Fifth Sunday of Easter Acts, 6:1-7, Ps 33:1-2, 4-5, 18-19, 1 Pt 2:4-9, Jn 14:1-12
Since parish life has changed so radically, we can really talk about our parishes in terms of B.C. and A.C. — Before COVID-19 and After COVID-19.
I hear in a whole new context Peter extolling us, “… like living stones, let yourselves be built into a spiritual house to be holy priesthood to offer spiritual sacrifices acceptable to God through Jesus Christ” (1 Pt 2:5).
Peter first identifies Jesus as the living stone, the true temple, that the Father has given to serve as the foundation of God’s own house.He then makes the jump to identify us as living stones as well.This identity obviously makes sense when we experience our communion with Christ through the reception of the Eucharist.
But how do we understand or experience the reality of this communion in a time when most of us are receiving Christ only through the means of Spiritual Communion?
A parishioner told me that one of the things they have struggled with is jealousy at the sight of the few ministers who received Communion at our livestreamed Easter Mass.

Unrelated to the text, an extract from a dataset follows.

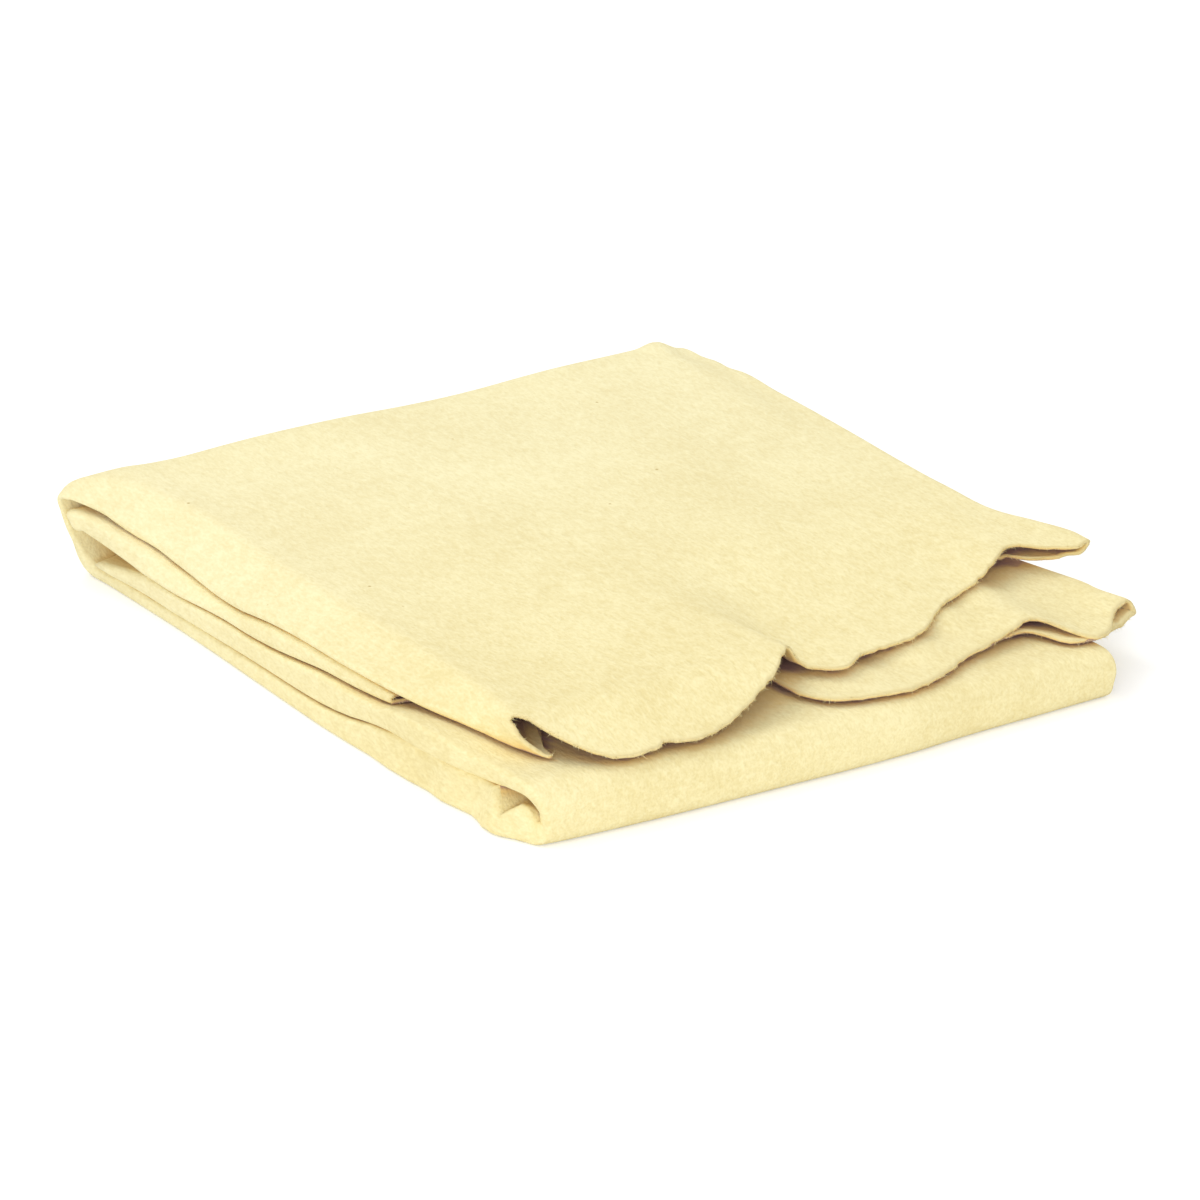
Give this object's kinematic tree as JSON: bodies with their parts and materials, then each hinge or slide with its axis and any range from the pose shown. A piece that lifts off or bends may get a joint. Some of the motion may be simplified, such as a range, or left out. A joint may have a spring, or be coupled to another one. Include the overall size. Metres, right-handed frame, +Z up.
{
  "type": "chamois leather",
  "caption": "Soft undyed suede hide for wiping and drying, folded over and over into a flat square pad with its raw ends fanned out at one corner.",
  "frame": {"origin": "middle of the folded pad's footprint, on the floor", "axes": "+X along the smooth front fold towards the loose tips, +Y from the smooth front fold towards the back folds, +Z up"},
  "size_m": [0.1924, 0.2066, 0.0253],
  "materials": {
    "suede": "matt, napped on both faces, pale cream yellow"
  },
  "bodies": {
    "root": {"chamois_hide": "suede"}
  },
  "joints": []
}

They were angry because they felt the pain of not being able to physically receive the Eucharist.
It is an understandable and even commendable pain. But how do we participate in being living stones in the life and ministry of Christ in a time of only Spiritual Communion?
Not receiving Eucharist physically does not stop us from being living stones since we are configured to Christ by our baptism, and in that baptism given the task of helping to build up the Body of Christ.
Not receiving Eucharist physically does not stop us from being a community of priests. Each of us acts as a priest as we attend Mass by livestream, by bringing with us our lives, our familiesand our prayers for the needs of the sick, our communities and those who do not pray. We share in the mediation of Christ as we bring to the sacrifice of the Mass that which only we can bring.
Spiritual Communion is a real way of being in communion with Christ. Although not ideal or the fullness of what communion with Christ is intended to be, it is nonetheless a powerful tool by which we can still fulfill our call to be living stones, a royal priesthood.
In the aftermath of the stay-at-home orders our economy will need to be rebuilt. But even more importantly, the task of building the house of God, of building the people of God, goes on and indeed needs to be intensified in the wake of this virus.
If the house of God has been damaged by this time in which we have not been able to gather, it must be repaired. If the faithful have been fractured by the stresses of this time, they will need to be built up.
Until we can gather again, Spiritual Communion is a powerful tool in taking up the task that has been given to us by Christ.
Jesus calls us to be living stones. He needs us to be living stones in this time. He needs you. Let yourself be built into a spiritual house through Spiritual Communion.
Msgr. Timothy Keeney is pastor of Incarnation, Charlottesville.